The date on the license was a month removed from when it should have been, and the officer said that if it had been a little less, maybe he would have just given a warning. PLCB--rightfully so--takes violations like this very seriously and are recommending a $250 fine. We will pay that.

For a typo.

There are, of course, wineries who try to sell wine without licenses. (I have heard of numerous wineries that have knowingly or unknowingly done it.) We, on the other hand, naively displayed our invalid license not knowing it included the wrong date. An honest mistake.
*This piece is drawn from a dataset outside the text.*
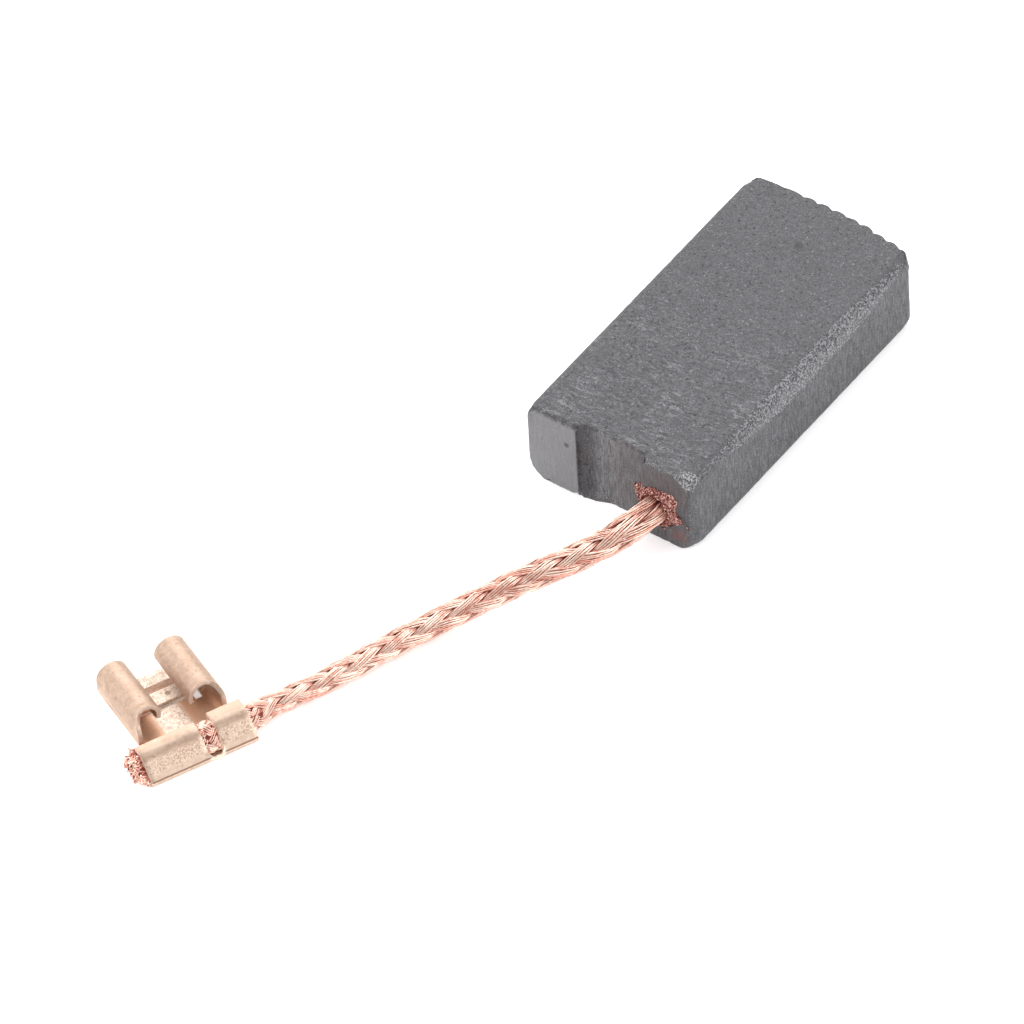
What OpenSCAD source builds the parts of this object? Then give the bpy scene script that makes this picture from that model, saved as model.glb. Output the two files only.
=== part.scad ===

Just a bit costly.

Even crazier is the fact that the reporter, Mark Walters ( @walt_walters on Twitter) at the York Daily Record, decided sending a message to our winery's Facebook page at 6:30 PM was enough to justify that he could write that we "could not be reached for comment" a few hours later when he posted the story.

Now, I don't have any journalistic background, nor do I claim to know what journalistic integrity it.  But with a story about something as serious as a violation of a state liquor law, I'm thinking he should have tried a little harder.

(FYI: I posted a comment on his story and emailed him.  Turns out he "could not be reached for comment" either.) (11/7/15: see postscript below)

Anyway, I thought you all should hear our side of it before the rumor mill gets going too far.  And, just to be clear, this isn't about the PLCB or state liquor laws.  They are fair laws, fairly enforced and adjudicated......and we simply screwed up one little part of one form.  This is more about letting you all know that the news story may have made it look like we were doing something illegal--which we were--but there's more to the story than what you may have heard.

So, in the end, feel free to share with me in the comments section any of your stories where a simple typo cost you some serious bucks and mud on your face....just think how you'd feel if you were caught speeding and had it published for the whole world to see.


Postscript: On 11/7/15 Mark Walters called me.  We were both able to tell our side of the story to each other.  I sympathized with his need to make a deadline with his story, while at the same time I tried to stress with him the PR damage this causes a small business.  I'm hoping that in the future this doesn't happen again....mostly because we're going to watch our typos, but also because he has my cell phone number now.  I commend Mark for reaching out today.